Problem statement: Quote exactly the lines spanning from the top of the data below to the line that contains "from math import cos, radians, sin, tan", including both.
══ Raw data
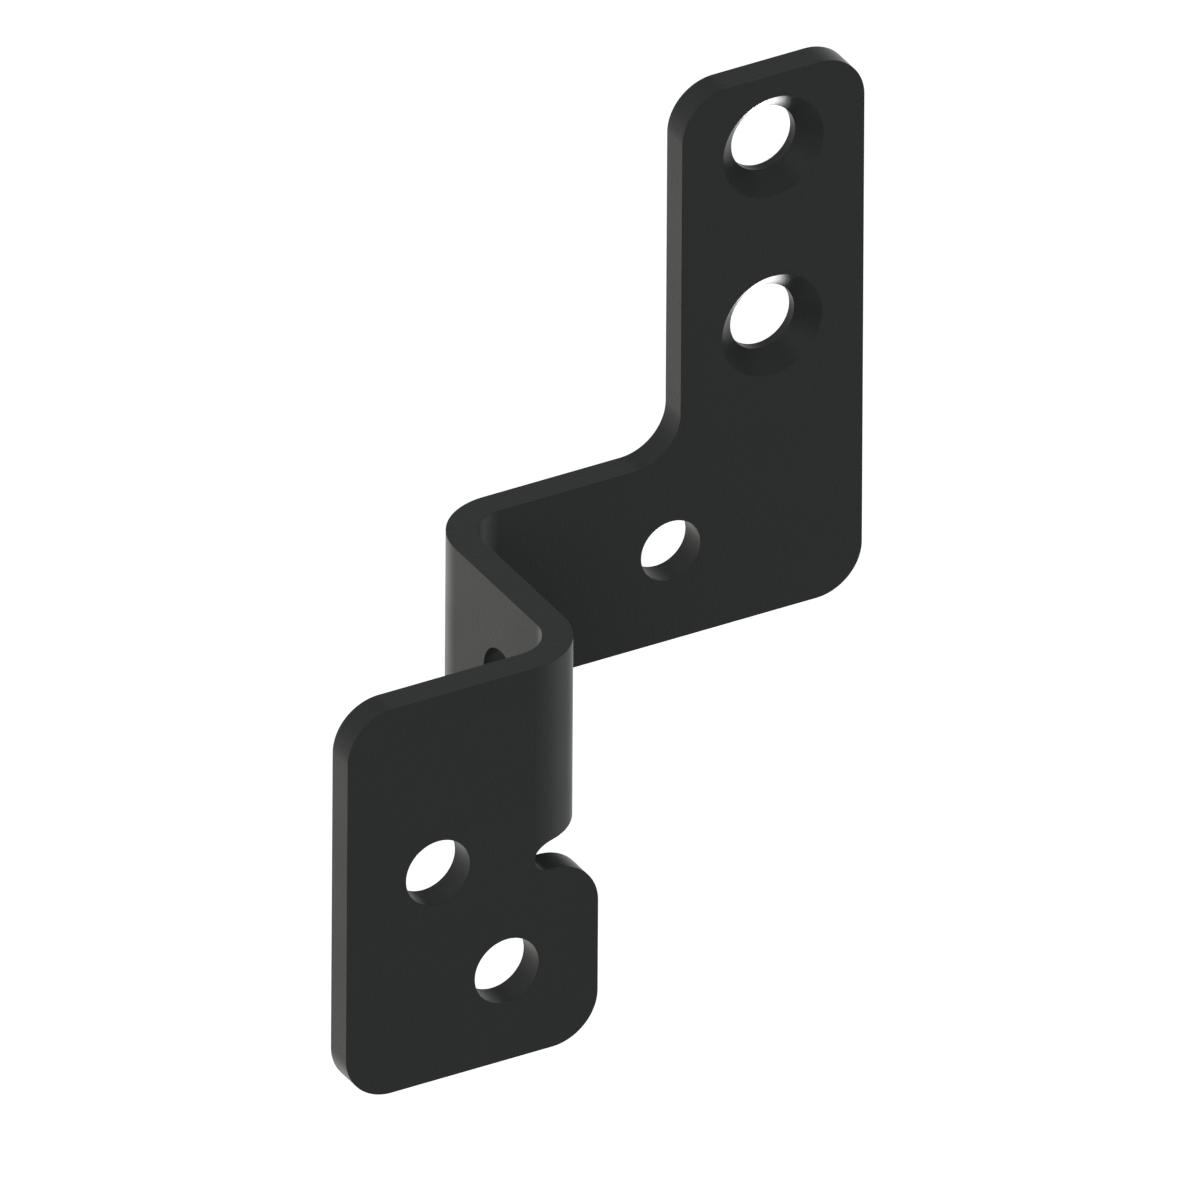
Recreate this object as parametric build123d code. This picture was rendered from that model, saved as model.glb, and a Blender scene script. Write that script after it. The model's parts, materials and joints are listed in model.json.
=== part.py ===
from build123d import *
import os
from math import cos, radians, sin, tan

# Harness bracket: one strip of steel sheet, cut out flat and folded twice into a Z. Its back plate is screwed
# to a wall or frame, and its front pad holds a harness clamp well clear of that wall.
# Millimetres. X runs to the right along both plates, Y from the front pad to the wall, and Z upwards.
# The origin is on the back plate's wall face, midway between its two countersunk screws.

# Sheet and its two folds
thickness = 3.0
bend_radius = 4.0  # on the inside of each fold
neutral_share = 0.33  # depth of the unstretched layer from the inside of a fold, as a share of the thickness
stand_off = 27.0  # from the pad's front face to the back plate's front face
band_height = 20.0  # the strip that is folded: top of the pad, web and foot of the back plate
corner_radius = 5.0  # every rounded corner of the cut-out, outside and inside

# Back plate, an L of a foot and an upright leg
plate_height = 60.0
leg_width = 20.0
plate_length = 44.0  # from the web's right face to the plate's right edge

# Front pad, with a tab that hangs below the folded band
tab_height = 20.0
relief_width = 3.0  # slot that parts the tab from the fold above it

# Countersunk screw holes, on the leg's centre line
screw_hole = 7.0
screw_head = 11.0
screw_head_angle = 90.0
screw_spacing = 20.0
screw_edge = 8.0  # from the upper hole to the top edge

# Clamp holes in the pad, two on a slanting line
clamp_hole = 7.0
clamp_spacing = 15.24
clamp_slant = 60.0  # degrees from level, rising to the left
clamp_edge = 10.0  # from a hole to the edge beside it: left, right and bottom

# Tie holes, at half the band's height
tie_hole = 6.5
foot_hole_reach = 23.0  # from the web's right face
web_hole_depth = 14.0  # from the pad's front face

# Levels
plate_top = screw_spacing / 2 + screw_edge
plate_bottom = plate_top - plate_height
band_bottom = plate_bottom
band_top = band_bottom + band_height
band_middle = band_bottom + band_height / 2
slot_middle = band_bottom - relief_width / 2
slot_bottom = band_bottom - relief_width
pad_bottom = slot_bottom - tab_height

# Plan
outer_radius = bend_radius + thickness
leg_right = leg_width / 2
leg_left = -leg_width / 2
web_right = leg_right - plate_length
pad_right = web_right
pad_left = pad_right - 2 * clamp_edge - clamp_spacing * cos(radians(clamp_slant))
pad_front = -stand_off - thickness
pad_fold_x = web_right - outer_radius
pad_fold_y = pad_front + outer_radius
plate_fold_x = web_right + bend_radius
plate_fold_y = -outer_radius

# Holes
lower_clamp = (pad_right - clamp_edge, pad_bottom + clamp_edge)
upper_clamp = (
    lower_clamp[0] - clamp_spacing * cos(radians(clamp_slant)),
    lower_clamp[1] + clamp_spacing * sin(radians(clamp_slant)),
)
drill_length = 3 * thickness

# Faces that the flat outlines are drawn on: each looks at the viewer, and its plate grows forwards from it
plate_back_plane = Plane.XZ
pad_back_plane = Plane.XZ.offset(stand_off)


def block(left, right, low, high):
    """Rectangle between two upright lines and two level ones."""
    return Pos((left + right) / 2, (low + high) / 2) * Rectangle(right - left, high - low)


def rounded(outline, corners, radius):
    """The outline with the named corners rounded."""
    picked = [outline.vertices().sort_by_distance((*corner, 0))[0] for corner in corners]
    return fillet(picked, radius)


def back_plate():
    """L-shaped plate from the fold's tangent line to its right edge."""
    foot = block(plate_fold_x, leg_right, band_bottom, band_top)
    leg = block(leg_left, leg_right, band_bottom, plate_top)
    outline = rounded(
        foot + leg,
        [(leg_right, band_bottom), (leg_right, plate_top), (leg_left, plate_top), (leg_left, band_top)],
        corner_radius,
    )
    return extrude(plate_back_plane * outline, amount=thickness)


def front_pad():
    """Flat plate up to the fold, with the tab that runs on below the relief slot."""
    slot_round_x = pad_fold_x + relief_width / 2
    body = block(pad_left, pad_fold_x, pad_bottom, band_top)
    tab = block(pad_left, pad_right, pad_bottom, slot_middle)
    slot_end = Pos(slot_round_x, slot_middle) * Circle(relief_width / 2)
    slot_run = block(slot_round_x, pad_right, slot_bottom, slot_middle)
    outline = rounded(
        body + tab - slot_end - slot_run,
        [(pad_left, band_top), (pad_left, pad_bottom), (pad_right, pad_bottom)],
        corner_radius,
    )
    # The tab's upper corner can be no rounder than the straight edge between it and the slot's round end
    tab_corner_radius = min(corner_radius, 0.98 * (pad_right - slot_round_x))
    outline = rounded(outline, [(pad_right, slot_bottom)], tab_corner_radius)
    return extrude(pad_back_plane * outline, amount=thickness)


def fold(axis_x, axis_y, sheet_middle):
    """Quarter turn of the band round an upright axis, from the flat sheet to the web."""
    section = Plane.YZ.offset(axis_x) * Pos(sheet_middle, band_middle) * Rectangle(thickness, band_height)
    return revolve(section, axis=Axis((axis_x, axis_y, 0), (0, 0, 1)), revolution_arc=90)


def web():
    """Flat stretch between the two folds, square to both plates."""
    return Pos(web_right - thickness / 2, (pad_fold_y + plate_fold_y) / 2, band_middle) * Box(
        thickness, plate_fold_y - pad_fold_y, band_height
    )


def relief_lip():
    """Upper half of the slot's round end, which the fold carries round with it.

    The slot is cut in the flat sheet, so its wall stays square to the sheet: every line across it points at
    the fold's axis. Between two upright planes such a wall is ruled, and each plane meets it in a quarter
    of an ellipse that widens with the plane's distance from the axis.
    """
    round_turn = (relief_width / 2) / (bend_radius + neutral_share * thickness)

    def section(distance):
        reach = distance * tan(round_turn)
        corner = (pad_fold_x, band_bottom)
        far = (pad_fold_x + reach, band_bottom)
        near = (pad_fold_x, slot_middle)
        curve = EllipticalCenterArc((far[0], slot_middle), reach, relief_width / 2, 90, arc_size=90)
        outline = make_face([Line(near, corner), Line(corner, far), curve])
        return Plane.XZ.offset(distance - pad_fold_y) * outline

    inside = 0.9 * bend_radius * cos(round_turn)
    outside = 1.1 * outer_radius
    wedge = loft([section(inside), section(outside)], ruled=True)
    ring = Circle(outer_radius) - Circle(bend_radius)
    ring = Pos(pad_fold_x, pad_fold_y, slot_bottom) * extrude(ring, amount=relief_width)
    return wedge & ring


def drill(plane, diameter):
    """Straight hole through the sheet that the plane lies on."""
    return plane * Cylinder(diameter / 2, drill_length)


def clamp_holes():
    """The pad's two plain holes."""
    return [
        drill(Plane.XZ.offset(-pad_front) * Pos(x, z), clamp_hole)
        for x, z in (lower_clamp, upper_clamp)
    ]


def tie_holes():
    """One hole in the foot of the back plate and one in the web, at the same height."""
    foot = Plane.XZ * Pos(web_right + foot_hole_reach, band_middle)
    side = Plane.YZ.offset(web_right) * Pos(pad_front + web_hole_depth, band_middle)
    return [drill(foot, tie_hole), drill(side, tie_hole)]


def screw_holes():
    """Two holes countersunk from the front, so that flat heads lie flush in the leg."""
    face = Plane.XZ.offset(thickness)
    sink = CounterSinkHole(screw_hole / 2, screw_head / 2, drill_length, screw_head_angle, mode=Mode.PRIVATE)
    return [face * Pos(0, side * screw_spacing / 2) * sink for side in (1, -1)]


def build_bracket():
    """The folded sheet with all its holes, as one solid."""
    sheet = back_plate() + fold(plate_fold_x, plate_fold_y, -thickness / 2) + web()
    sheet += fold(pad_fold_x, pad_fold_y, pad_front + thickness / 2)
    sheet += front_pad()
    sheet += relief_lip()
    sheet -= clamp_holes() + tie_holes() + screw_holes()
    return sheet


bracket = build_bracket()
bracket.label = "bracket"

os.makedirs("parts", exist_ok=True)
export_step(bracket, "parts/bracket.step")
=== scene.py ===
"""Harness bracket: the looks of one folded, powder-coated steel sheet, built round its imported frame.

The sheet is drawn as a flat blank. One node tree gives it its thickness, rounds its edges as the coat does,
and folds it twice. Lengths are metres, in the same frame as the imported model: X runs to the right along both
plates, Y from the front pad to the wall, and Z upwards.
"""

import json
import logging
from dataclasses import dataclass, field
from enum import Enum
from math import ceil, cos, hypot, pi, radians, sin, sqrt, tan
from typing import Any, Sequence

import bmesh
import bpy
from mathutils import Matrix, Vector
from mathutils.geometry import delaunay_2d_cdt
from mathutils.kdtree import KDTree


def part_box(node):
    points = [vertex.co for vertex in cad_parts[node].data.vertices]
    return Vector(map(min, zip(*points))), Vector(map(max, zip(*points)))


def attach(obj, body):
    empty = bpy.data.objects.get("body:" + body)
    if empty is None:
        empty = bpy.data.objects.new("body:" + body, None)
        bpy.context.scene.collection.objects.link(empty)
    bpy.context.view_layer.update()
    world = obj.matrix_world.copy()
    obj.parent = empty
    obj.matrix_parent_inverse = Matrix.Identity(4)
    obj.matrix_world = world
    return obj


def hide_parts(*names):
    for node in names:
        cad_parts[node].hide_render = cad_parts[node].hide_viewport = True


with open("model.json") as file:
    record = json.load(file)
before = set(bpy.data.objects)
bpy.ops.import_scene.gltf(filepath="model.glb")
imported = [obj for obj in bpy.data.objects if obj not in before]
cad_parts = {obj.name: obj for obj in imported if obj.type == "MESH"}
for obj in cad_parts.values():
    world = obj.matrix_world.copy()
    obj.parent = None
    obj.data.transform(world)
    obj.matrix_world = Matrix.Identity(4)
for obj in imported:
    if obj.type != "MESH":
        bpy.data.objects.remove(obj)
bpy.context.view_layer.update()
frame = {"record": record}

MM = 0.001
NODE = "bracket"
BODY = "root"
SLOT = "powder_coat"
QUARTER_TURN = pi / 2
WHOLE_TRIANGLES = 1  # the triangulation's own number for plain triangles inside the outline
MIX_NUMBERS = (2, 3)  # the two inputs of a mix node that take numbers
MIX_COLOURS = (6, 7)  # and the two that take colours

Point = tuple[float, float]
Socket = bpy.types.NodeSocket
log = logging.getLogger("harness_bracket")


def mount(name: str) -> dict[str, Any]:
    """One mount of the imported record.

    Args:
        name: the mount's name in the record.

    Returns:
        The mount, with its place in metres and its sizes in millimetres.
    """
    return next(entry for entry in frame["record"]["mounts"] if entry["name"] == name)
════
Result:
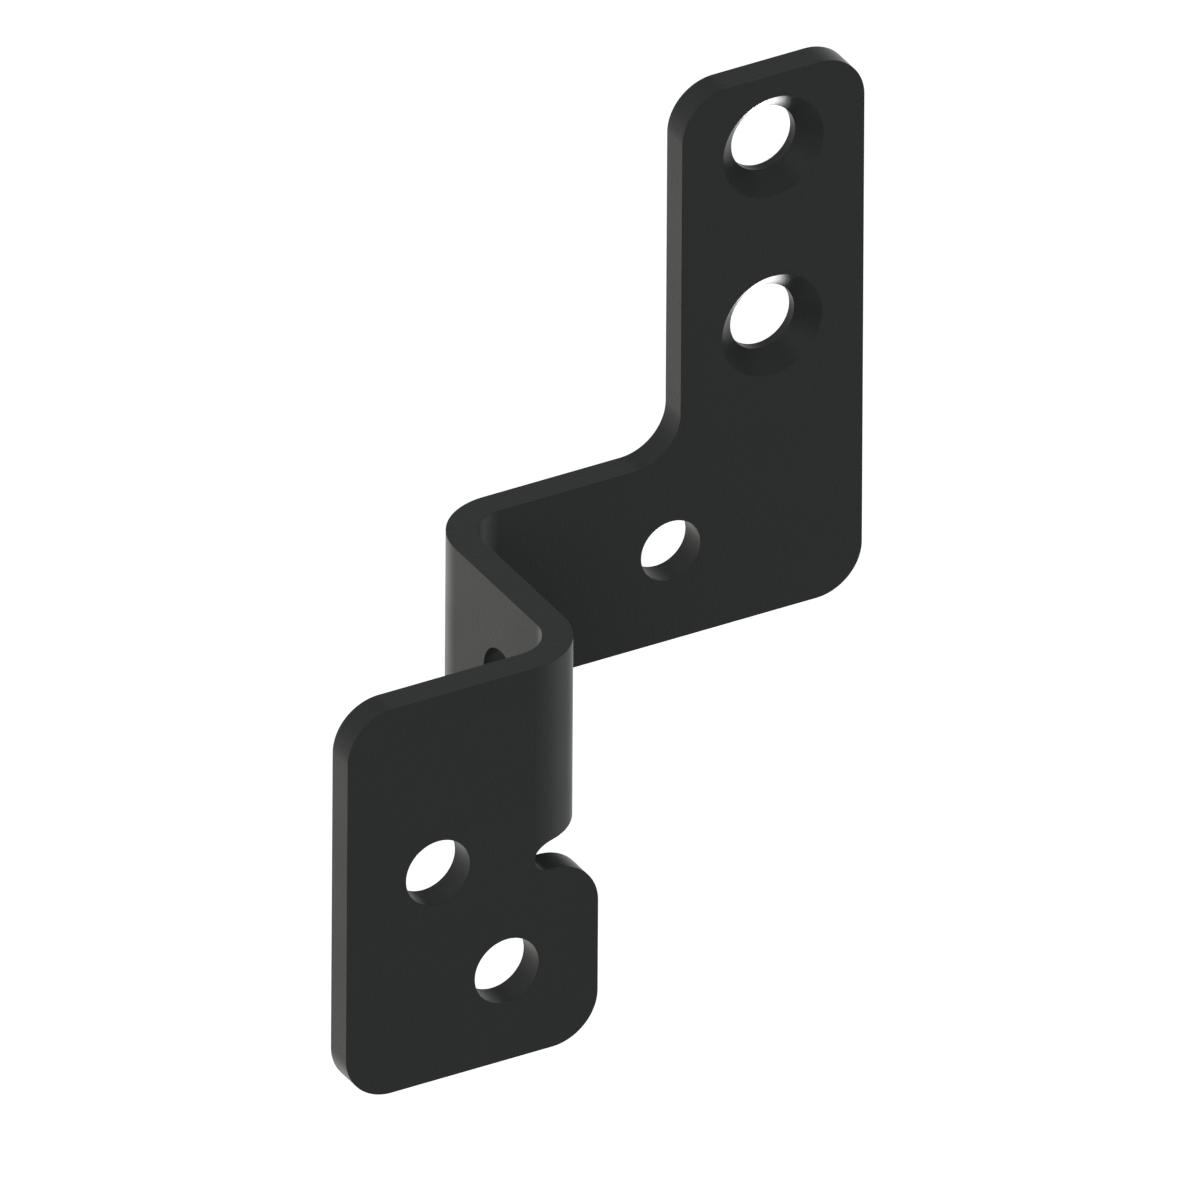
Recreate this object as parametric build123d code. This picture was rendered from that model, saved as model.glb, and a Blender scene script. Write that script after it. The model's parts, materials and joints are listed in model.json.
=== part.py ===
from build123d import *
import os
from math import cos, radians, sin, tan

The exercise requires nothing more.